Instructions for the task>
Copy out, exactly and without additions, the lines from the one that contains "# Check every" to the one that contains "in swivel brackets.", both ends included.

>>

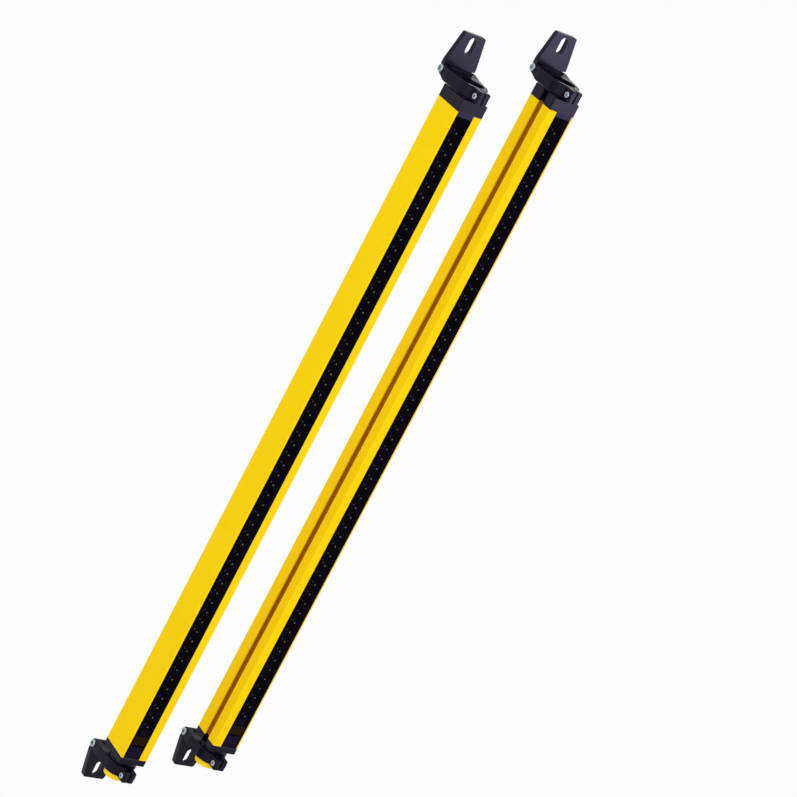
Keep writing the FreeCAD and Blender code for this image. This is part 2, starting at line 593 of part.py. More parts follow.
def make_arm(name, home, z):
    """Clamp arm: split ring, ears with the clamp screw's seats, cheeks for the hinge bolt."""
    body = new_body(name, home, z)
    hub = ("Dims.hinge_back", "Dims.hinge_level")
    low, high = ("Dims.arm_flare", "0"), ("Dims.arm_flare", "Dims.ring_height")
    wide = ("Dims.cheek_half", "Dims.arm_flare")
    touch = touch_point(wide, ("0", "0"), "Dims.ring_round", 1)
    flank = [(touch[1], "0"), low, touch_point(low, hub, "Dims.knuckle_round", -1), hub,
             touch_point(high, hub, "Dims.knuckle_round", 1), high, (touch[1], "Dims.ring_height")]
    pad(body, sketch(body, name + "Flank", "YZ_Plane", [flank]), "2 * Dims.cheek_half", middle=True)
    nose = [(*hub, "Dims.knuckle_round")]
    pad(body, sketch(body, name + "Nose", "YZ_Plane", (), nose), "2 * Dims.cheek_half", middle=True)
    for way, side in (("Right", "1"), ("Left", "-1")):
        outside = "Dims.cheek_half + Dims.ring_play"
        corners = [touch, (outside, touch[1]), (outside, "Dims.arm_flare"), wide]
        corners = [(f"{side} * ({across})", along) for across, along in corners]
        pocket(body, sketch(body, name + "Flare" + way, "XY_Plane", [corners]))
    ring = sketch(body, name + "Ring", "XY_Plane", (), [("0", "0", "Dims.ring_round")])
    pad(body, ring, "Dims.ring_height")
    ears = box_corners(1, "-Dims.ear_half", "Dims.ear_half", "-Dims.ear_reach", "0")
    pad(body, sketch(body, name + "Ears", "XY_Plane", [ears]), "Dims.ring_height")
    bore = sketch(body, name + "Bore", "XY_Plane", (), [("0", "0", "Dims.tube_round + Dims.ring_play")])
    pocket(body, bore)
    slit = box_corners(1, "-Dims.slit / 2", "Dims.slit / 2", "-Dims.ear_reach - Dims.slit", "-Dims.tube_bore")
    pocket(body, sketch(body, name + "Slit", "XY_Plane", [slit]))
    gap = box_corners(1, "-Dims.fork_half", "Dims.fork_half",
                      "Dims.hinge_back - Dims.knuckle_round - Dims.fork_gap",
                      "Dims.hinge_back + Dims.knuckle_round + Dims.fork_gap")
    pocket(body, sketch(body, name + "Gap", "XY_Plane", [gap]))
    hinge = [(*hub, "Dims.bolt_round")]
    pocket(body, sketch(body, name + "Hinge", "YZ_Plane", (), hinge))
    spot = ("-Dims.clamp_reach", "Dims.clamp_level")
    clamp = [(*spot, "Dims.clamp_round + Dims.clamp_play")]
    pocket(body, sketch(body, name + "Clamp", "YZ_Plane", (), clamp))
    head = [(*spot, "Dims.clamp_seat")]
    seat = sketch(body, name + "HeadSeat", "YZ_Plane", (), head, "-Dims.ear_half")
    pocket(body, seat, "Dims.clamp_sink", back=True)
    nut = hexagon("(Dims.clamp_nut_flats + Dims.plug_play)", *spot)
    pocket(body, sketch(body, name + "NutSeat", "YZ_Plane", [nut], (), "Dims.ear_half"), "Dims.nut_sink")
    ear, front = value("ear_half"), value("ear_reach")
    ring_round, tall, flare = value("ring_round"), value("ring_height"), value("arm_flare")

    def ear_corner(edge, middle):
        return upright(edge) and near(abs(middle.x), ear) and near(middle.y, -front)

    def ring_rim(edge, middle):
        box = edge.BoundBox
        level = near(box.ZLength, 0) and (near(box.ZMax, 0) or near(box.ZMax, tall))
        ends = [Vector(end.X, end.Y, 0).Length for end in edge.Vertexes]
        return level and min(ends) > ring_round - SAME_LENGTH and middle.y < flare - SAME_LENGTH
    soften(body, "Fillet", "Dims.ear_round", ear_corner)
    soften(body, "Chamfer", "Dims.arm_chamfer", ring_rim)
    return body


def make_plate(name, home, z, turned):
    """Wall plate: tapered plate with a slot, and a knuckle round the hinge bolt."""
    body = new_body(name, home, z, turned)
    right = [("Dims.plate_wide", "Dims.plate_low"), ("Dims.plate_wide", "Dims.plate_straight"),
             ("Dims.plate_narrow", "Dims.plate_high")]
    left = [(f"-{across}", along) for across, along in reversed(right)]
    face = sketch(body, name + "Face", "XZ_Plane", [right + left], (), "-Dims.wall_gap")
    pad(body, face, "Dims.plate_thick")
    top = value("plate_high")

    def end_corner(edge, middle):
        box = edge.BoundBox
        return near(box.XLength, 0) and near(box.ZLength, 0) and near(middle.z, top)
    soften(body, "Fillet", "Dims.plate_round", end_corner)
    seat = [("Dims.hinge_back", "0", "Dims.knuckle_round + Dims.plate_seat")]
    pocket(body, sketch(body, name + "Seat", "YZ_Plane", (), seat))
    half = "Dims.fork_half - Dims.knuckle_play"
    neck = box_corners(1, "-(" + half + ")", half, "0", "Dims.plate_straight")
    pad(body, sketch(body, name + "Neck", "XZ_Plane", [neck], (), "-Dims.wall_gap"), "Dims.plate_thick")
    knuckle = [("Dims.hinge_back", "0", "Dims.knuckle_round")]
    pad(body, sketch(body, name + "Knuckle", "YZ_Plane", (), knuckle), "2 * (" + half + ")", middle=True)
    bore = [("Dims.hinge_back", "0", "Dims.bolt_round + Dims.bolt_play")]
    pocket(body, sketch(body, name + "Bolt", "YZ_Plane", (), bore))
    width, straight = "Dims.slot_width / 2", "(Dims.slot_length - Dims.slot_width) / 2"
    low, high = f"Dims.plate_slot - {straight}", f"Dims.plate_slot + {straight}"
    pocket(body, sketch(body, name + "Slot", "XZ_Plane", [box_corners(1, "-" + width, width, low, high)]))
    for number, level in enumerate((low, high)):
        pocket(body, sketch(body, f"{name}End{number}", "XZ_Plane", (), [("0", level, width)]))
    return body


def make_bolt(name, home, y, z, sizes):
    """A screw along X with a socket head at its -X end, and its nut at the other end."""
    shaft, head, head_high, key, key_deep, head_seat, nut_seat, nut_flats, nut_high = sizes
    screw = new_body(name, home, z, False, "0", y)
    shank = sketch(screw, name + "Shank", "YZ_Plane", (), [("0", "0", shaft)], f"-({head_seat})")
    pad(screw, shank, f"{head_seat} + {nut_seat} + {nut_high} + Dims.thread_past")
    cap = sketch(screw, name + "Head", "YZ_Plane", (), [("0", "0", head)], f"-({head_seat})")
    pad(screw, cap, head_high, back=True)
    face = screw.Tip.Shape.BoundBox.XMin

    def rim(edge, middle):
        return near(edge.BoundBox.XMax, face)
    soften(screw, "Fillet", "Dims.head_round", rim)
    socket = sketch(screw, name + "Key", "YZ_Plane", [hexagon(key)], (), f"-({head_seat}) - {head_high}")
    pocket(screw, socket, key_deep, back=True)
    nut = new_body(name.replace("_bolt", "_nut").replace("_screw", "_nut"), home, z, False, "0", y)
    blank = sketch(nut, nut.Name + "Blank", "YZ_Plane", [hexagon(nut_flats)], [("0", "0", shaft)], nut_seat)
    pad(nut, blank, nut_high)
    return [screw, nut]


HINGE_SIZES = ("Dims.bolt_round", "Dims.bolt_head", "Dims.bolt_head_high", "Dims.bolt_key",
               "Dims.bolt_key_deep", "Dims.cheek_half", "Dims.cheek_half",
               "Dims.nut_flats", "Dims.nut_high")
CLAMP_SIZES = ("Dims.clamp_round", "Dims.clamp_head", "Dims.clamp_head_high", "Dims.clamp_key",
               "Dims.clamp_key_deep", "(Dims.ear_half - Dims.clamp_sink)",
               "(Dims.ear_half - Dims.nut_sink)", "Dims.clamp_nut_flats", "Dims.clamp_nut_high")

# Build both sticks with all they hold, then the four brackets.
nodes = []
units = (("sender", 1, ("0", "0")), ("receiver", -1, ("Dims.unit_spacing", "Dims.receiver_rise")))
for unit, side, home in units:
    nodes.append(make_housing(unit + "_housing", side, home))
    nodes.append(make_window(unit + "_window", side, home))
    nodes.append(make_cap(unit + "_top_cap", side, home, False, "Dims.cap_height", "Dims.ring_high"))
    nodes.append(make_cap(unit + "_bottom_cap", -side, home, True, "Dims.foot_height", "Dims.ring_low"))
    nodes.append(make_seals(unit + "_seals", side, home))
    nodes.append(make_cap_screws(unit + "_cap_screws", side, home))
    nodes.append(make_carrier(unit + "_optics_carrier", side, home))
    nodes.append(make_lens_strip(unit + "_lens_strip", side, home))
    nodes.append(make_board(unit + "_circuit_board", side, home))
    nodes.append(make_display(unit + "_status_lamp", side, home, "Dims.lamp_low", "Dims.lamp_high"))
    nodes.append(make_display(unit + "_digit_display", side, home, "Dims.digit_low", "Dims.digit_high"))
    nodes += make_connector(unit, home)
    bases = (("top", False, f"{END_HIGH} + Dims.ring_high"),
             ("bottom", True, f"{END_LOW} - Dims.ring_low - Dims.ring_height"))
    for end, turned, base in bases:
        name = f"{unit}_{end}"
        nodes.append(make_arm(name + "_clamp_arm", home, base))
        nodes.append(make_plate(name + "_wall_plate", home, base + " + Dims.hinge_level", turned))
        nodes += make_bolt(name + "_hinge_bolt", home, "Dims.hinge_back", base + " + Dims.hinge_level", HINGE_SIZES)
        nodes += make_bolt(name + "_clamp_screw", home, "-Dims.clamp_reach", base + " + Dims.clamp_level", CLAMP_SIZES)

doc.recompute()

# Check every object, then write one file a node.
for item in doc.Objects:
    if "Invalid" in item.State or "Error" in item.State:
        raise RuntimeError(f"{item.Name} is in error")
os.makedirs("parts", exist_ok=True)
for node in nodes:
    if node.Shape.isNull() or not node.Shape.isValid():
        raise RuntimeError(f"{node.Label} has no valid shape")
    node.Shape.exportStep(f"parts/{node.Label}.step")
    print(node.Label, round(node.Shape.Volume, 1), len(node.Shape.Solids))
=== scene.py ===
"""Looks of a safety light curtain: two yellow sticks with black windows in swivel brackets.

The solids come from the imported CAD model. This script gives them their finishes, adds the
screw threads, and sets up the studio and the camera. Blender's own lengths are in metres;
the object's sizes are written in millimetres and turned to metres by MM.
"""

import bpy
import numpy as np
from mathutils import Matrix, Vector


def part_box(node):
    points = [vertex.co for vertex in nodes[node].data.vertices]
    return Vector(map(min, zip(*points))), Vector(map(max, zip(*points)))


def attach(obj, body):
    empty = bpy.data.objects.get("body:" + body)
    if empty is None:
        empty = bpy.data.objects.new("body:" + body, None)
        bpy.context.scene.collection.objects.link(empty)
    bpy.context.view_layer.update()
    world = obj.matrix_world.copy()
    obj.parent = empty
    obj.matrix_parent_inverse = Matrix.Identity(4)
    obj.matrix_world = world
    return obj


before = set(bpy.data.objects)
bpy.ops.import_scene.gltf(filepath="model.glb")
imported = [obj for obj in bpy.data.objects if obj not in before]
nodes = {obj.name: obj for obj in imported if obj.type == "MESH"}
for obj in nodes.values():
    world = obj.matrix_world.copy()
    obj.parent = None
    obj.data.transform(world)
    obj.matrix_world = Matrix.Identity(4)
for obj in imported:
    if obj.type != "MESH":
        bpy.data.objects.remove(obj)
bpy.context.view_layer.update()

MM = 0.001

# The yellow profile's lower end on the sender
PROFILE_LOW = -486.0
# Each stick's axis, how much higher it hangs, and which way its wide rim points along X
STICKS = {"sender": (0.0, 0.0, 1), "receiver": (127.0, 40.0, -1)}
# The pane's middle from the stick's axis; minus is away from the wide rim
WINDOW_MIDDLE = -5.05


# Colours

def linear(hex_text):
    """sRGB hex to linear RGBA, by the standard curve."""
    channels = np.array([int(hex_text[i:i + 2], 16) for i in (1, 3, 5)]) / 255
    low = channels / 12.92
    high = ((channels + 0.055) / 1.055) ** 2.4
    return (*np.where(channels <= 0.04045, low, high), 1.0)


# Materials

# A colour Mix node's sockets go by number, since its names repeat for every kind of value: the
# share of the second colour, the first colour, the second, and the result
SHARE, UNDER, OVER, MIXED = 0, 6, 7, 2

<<

Expected answer>
# Check every object, then write one file a node.
for item in doc.Objects:
    if "Invalid" in item.State or "Error" in item.State:
        raise RuntimeError(f"{item.Name} is in error")
os.makedirs("parts", exist_ok=True)
for node in nodes:
    if node.Shape.isNull() or not node.Shape.isValid():
        raise RuntimeError(f"{node.Label} has no valid shape")
    node.Shape.exportStep(f"parts/{node.Label}.step")
    print(node.Label, round(node.Shape.Volume, 1), len(node.Shape.Solids))
=== scene.py ===
"""Looks of a safety light curtain: two yellow sticks with black windows in swivel brackets.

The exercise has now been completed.